Restriction on organizing
In the intervening years, a multitude of states enacted so-called “right-to-work” legislation making it more difficult for unions to organize by giving workers the option to opt out of a union even when their job is covered by a collective bargaining agreement.
This is a trend that extended to blue wall states like Wisconsin and Michigan, although Michigan repealed its “right-to-work” law this year.
A resurgent approval of unions
Paradoxically, while fewer Americans belong to a labor union, unions are having a long-term rebound in popularity in recent years.
Asked simply if they approve or disapprove of labor unions, more than two-thirds of Americans said they approve in the most recent Gallup poll. That’s up from fewer than half in 2009, but still short of the more than 70% approval unions enjoyed in the middle part of the 20th century, according to Gallup.
And the most pro-union president is?
Biden is not the first union-friendly president, or maybe even the most pro-union, although the White House wants to claim that mantle for Biden.

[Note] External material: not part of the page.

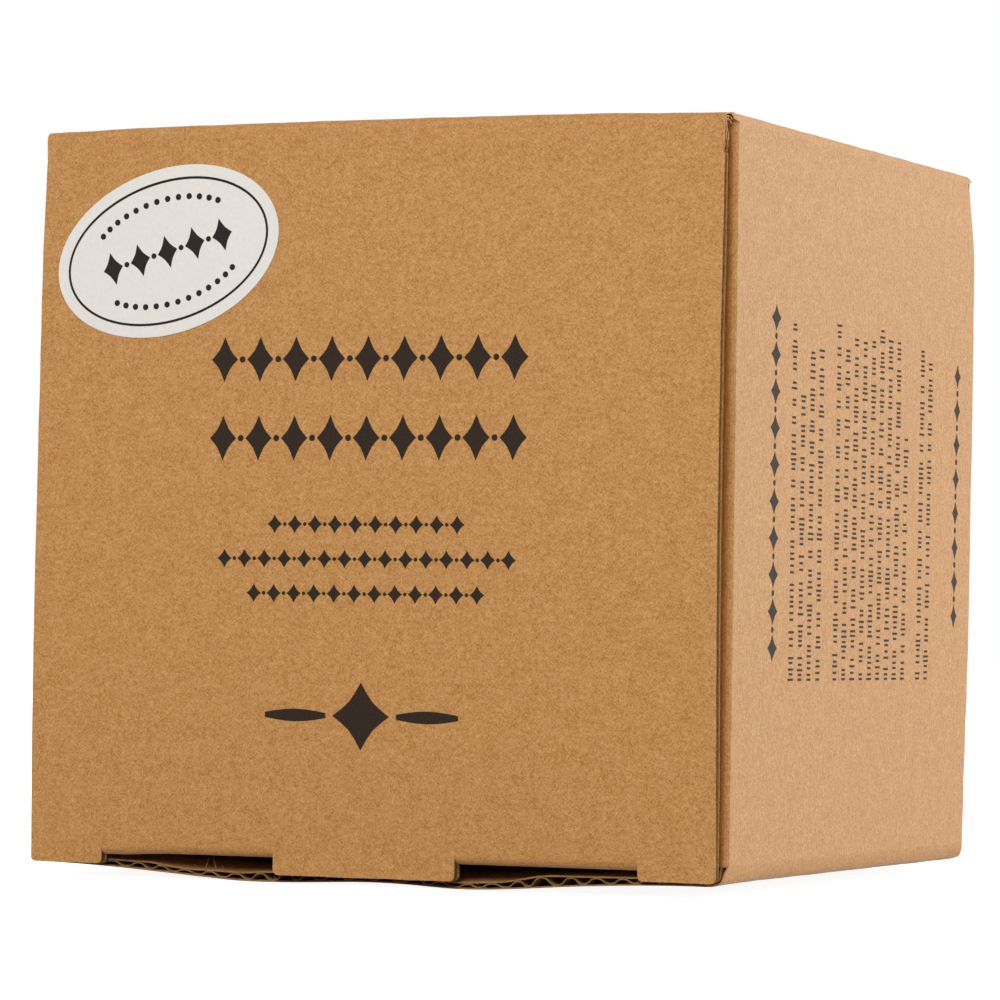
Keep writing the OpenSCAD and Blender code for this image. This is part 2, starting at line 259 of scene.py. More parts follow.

Franklin D. Roosevelt wove labor-friendly legislation into the New Deal and oversaw a massive uptick in union membership.
For much of earlier US history, presidents were known more for antagonizing unions than joining them – helping companies and owners put down strikes, including with help from the US military, as when Grover Cleveland dispatched troops to put down the Pullman strike in 1894.
The Republican Theodore Roosevelt broke this trend when he helped broker an end to a massive coal worker strike in 1902.
Why take sides?
Naftali argued Biden is willing to break the norm of the president being viewed as a mediator and instead take public sides.
“Joe Biden knows that to be a second-term president he has to hold his base and part of that base is union America,” Naftali said, adding that Biden will be willing to take more chances to keep Trump from the White House.
Biden will need to find an answer to Trump’s argument about EVs and the skepticism they create among autoworkers. Bringing the labor movement he has long supported into alignment with the environmental movement could be a key to Biden winning a second term.